Topic on Project:Support desk/Flow

Color of visited interwiki and external links

4
Summary by Ttwinic

Resolved by replacing

.mw-body-content a:link { color: #0000FF; } /* normal unvisited links */
.mw-body-content a:link:active { color: #FF0000; } /* active links */
.mw-body-content a:link.new { color: #FF0000; } /* new links */
.mw-body-content a:link.interwiki { color: #3366BB; } /* interwiki links */
.mw-body-content a:link.external { color: #3366BB; } /* external links */
.mw-body-content a.interwiki:visited { color: #3366BB; }
.mw-body-content a.external:visited { color: #3366BB; }

with

.mw-body-content a:visited { color: #0645AD !IMPORTANT; }
.mw-body-content a.new:link { color: #cc2200 !IMPORTANT; }
.mw-body-content a.new:visited { color: #a55858 !IMPORTANT; }
Ttwinic (talkcontribs)

Hey all. I want to make it so that my external links and interwiki links stay the same color regardless of whether they've been clicked on or not.

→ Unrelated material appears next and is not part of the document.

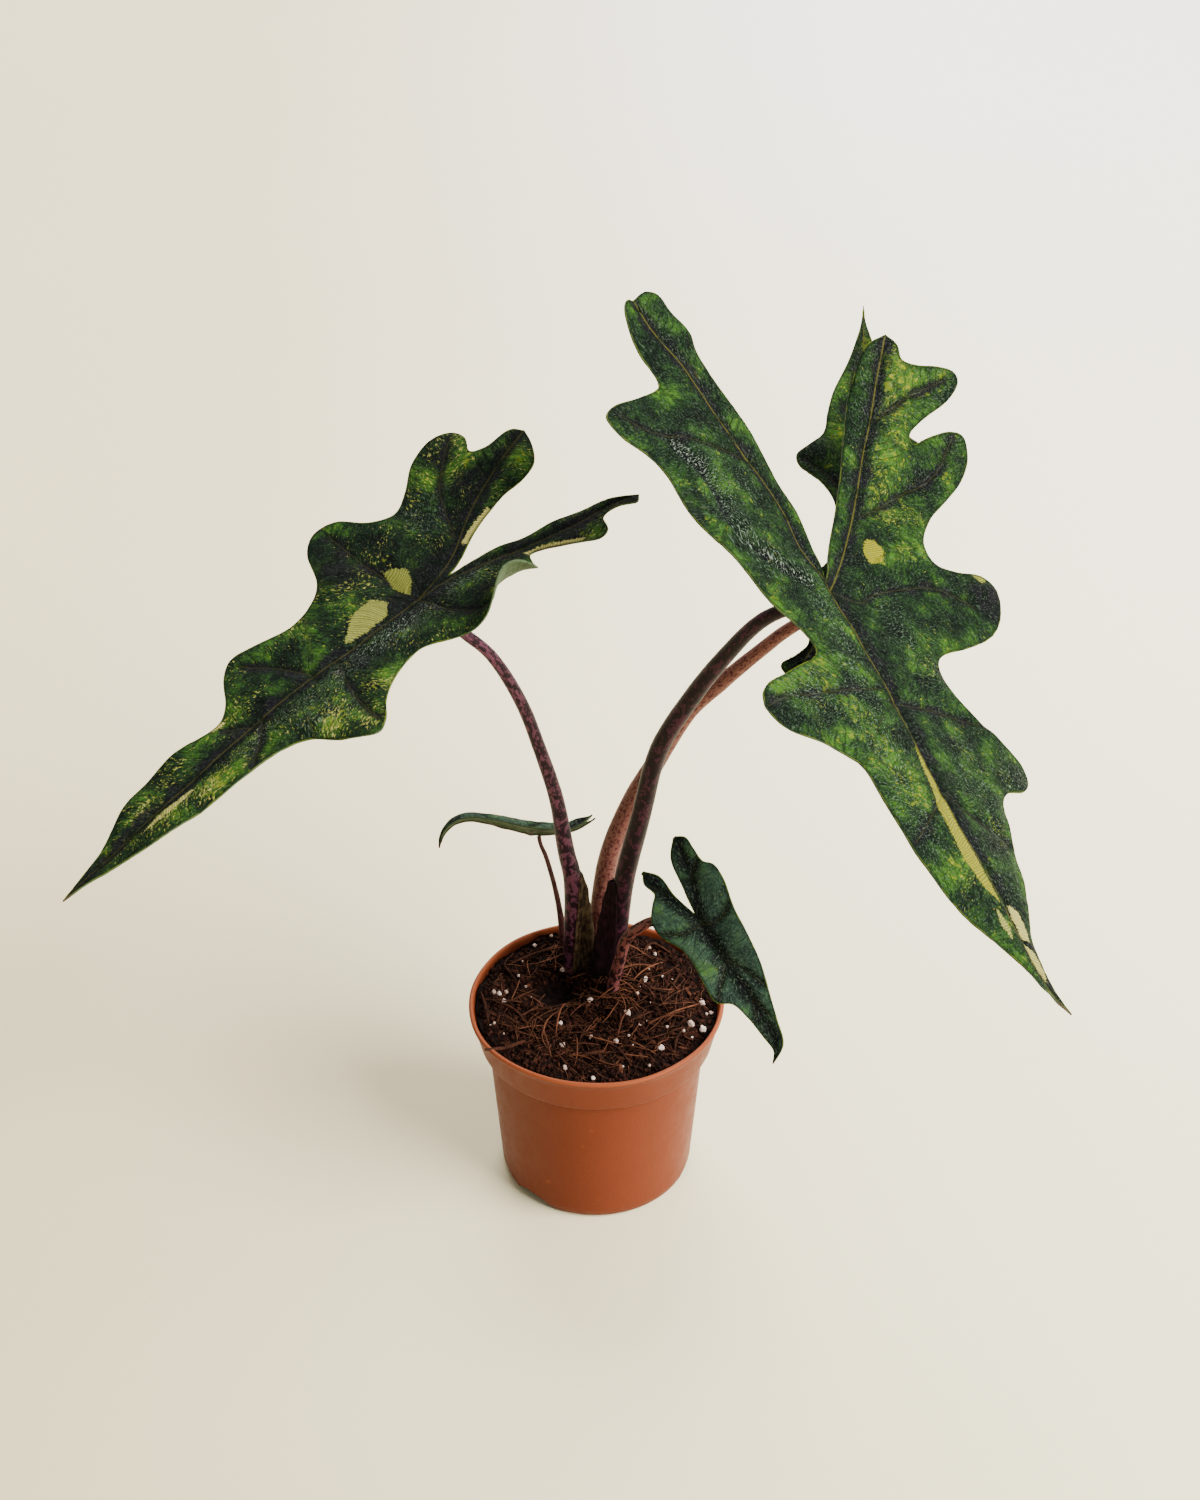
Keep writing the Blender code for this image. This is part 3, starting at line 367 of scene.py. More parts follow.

I've looked through Help:Link color and this old Support desk topic and came up with the following code to add to my MediaWiki:Common.css page. However, my visited links are still a different color. What am I missing?

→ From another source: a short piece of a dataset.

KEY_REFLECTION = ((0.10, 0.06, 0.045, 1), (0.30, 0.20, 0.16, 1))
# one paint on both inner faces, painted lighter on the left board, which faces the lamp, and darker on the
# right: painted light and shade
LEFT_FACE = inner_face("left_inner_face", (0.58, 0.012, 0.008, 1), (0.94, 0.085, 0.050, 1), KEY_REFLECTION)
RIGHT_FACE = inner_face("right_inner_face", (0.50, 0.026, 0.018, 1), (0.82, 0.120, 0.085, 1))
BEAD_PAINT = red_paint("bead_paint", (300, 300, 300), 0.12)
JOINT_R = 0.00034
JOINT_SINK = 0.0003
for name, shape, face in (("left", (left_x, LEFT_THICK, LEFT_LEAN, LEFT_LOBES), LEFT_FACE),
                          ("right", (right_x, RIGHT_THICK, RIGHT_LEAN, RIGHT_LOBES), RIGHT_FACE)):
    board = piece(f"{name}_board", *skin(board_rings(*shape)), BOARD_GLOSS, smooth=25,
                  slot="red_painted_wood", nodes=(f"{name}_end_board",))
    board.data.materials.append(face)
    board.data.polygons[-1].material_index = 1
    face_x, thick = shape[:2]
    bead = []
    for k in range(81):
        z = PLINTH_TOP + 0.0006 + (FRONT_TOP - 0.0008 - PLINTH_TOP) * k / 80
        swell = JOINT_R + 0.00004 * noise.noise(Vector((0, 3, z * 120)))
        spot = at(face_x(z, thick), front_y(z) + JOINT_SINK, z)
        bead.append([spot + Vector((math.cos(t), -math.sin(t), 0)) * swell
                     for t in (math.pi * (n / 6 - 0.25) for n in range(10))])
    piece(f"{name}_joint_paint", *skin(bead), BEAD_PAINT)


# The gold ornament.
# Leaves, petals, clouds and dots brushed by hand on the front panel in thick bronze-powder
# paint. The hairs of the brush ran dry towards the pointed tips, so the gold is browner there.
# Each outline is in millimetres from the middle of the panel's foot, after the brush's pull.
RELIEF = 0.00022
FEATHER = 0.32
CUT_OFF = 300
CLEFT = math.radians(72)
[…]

.mw-body-content a:link { color: #0000FF; } /* normal unvisited links */
.mw-body-content a:link:active { color: #FF0000; } /* active links */
.mw-body-content a:link.new { color: #FF0000; } /* new links */
.mw-body-content a:link.interwiki { color: #3366BB; } /* interwiki links */
.mw-body-content a:link.external { color: #3366BB; } /* external links */
.mw-body-content a.interwiki:visited { color: #3366BB; }
.mw-body-content a.external:visited { color: #3366BB; }
AhmadF.Cheema (talkcontribs)

One messy but effective way that I have found to work for achieving this, would be:

a:visited { color: #0645AD !IMPORTANT; }
a.new:link { color: #cc2200 !IMPORTANT; }
a.new:visited { color: #a55858 !IMPORTANT; }

The above rules appear to be enough for visited interwiki links too.

Ttwinic (talkcontribs)

Cool! That helps, though I don't yet know enough about CSS to understand how. What's the purpose of the !IMPORTANT part?

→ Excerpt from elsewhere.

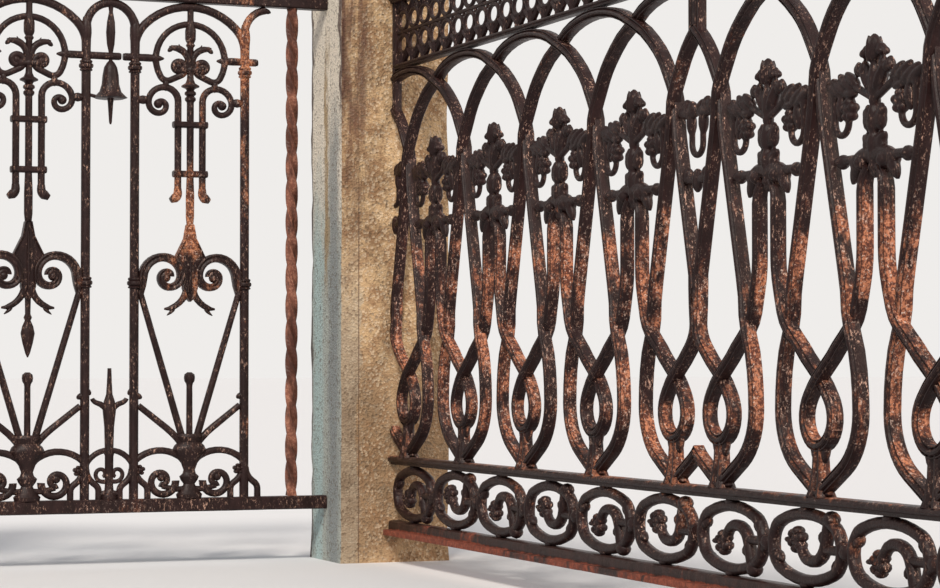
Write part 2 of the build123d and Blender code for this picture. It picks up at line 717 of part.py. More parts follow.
def base_faces():
    """The vase at the foot of a bay, the strip arched over each volute, and the volutes."""
    vase = even_outline((VASE_HALF, FAN_FOOT), (VASE_HALF, VASE_SHOULDER_LEVEL),
                        (VASE_WAIST, VASE_WAIST_LEVEL), (VASE_FOOT, LOW_RAIL_TOP))
    strip = Strand(VASE_FOOT, BASE_STRIP_LEVEL, BASE_STRIP_LEAN).bend(BASE_STRIP_RADIUS, -BASE_STRIP_TURN)
    volute = Strand(BASE_CURL_OFFSET, BASE_CURL_LEVEL, -90).curl(BASE_CURL)
    stay = box_face(0, BASE_CURL_OFFSET, BASE_CURL_LEVEL, BASE_CURL_LEVEL + BASE_BAR)
    return [vase] + both_sides(strip.face(BASE_BAR)) + both_sides(volute.face(BASE_BAR)) + both_sides(stay)


def bell_drop(x):
    """A spindle hung from a narrow arch, ending in a bell and its spike."""
    fall = BELL_TOP - BELL_RIM
    return turned(x, (BELL_STEM, ARCH_CROWN - ARCH_BAR / 2), (BELL_STEM, BELL_TOP + BELL_NECK),
                  (BELL_NECK, BELL_TOP), (BELL_RADIUS / 2, BELL_RIM + fall / 2),
                  (BELL_RADIUS, BELL_RIM), (BELL_STEM, BELL_RIM + BELL_STEM), (BELL_STEM / 2, BELL_SPIKE))


def tulip_faces():
    """A three-pointed tulip on a stem, with the small strip arched over its foot."""
    stem = box_face(-TULIP_STEM, TULIP_STEM, LOW_RAIL_TOP, TULIP_CUP)
    cup = even_outline((TULIP_STEM / 2, TULIP_TIP), (TULIP_STEM, (TULIP_TIP + TULIP_CUP) / 2),
                       (TULIP_HALF, TULIP_CUP), (TULIP_STEM, TULIP_NECK))
    petal = Strand(0, PETAL_LEVEL, 80).curl(PETAL_CURL).face(PETAL_WIDTH, PETAL_TIP)
    strip = Strand(0, TULIP_STRIP_LEVEL, 0).bend(GAP_HALF, -TULIP_STRIP_TURN).face(BASE_BAR)
    curl = Strand(0, TULIP_CURL_LEVEL, 0).straight(TULIP_HALF).curl(TULIP_CURL).face(TULIP_CURL_BAR)
    foot = box_face(-GAP_HALF, GAP_HALF, LOW_RAIL_TOP, LOW_RAIL_TOP + TULIP_FOOT)
    return [stem, cup, foot] + both_sides(petal) + both_sides(strip) + both_sides(curl)


def cross_sketch():
    """Short level bars that join the uprights, point into the rings and stand out at the ends."""
    half = CROSS_BAR / 2
    low, high = RING_CENTRE - half, RING_CENTRE + half
    faces = []
    pointed = outline((CROSS_TIP, RING_CENTRE), (CROSS_TIP + CROSS_POINT, high), (BAY_WIDTH / 2, high),
                      (BAY_WIDTH / 2, low), (CROSS_TIP + CROSS_POINT, low))
    for axis in BAY_AXES:
        faces += [moved(face, axis) for face in both_sides(pointed)]
    for axis in GAP_AXES:
        faces.append(box_face(axis - GAP_HALF, axis + GAP_HALF, low, high))
    faces.append(box_face(BAR_PLACES[0] - CROSS_STUB, BAR_PLACES[0], low, high))
    faces.append(box_face(BAR_PLACES[-1], BAR_PLACES[-1] + CROSS_STUB, low, high))
    return joined(faces) - upright_sketch()


def cut_by(shape, cutters):
    for cutter in cutters:
        shape -= cutter
    return shape


def build_scroll_run():
    plane = RUN_PLANE
    for name, level in (("top", HIGH_RAIL_UNDER), ("bottom", LOW_RAIL_UNDER)):
        rail = bar_along(plane, RUN_START, RUN_END, level, RUN_RAIL_SIZE, RUN_RAIL_SIZE)
        write(f"scroll_run_{name}_rail", rail)
    write("scroll_run_upright_bars", apart([upright_bar(x) for x in BAR_PLACES]))
    write("scroll_run_near_twisted_bar", twisted_bar(TWIST_BAR))
    write("scroll_run_far_twisted_bar", twisted_bar(RUN_START + RUN_END - TWIST_BAR))
    arches = plate(plane, arches_sketch(), ARCH_DEPTH)
    write("scroll_run_arches", arches)

    # What hangs from an arch is shaped to its underside
    bells = [bell_drop(axis) - arches for axis in GAP_AXES]
    rods = [centre_rod(axis) - arches for axis in BAY_AXES]
    write("scroll_run_bell_drop", apart(bells))
    write("scroll_run_centre_rods", apart(rods))
    rings = repeated(BAY_AXES, ring_faces())
    cross = plate(plane, cross_sketch() - rings, CROSS_BAR)
    write("scroll_run_cross_bars", apart([cut_by(cross, bells)]))
    write("scroll_run_rings", apart([cut_by(plate(plane, rings, STRIP_DEPTH), rods)]))
    side_rods = cut_by(plate(plane, repeated(BAY_AXES, side_rod_faces()) - rings, STRIP_DEPTH), rods)
    write("scroll_run_side_rods", apart([side_rods]))
    band = box_face(-BAND_HALF, BAND_HALF, -BAND_HEIGHT / 2, BAND_HEIGHT / 2)
    band_faces = [moved(band, axis, level) for axis in BAY_AXES for level in (UPPER_BAND, LOWER_BAND)]
    bands = cut_by(plate(plane, joined(band_faces), BAND_DEPTH), rods + [side_rods])
    write("scroll_run_bands", apart([bands]))

    # The first bay has lost its spear
    hearts = repeated(BAY_AXES, heart_faces()) + repeated(BAY_AXES[1:], [spear_face()])
    write("scroll_run_heart_scrolls", apart([plate(plane, hearts, STRIP_DEPTH)]))
    field = box_face(RUN_START, RUN_END, LOW_RAIL_TOP, HIGH_RAIL_UNDER)
    bases = repeated(BAY_AXES, base_faces()) & field
    write("scroll_run_base_scrolls", apart([plate(plane, bases, STRIP_DEPTH)]))
    fans = repeated(BAY_AXES, fan_faces()) - bases
    write("scroll_run_fan_braces", apart([plate(plane, fans, FAN_BAR)]))
    tulips = repeated(GAP_AXES, tulip_faces()) & field
    write("scroll_run_tulip", apart([plate(plane, tulips, STRIP_DEPTH)]))


os.makedirs("parts", exist_ok=True)
write("corner_post", stone_post())
write("arcade_end_post", Pos(POST_WIDTH_X + ARCADE_LENGTH, 0, 0) * stone_post())
write("scroll_run_end_post", Pos(0, -POST_WIDTH_Y - RUN_LENGTH, 0) * stone_post())
for number, letter in enumerate("ab"[:PANELS]):
    build_panel(letter, POST_HALF_X + PANEL_WIDTH * number)
build_scroll_run()
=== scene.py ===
# %% [markdown]
# # The corner of an old iron fence
#
# Two runs of ironwork meet at a granite post. The run to the right is cast: bars that weave
# through each other under pointed arches, with a leafy finial in each arch. The run to the left
# is drawn lighter: round bars, rings, scrolls and a twisted square bar. The measured frame gives
# each piece its place. This lesson gives it its real section, its carving and its weather.

from math import acos, ceil, cos, degrees, hypot, pi, radians, sin, tan

import bmesh
import bpy
from mathutils import Matrix, Vector, noise


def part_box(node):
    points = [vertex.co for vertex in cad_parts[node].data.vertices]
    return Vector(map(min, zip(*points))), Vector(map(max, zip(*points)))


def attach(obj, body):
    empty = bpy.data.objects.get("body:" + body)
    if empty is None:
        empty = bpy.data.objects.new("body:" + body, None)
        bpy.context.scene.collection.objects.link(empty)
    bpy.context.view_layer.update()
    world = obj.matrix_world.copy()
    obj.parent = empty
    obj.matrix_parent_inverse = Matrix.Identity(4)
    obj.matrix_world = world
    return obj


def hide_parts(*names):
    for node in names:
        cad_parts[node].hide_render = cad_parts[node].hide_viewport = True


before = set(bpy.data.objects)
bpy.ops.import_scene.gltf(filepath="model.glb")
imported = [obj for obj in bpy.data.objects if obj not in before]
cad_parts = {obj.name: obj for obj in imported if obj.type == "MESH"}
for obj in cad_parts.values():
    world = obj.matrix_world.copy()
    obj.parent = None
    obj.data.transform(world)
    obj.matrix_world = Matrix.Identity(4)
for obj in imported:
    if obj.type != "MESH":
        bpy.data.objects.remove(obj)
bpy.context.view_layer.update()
MM = 0.001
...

AhmadF.Cheema (talkcontribs)

The !IMPORTANT (or !important) part forces the rule to override all other relevant rules. For example, at one place an object is defined in red colour, while at another place it is orange, the CSS rule with the !important will have a higher priority over all other colour definitions.

These should be used sparingly as they can cause much confusion in large projects.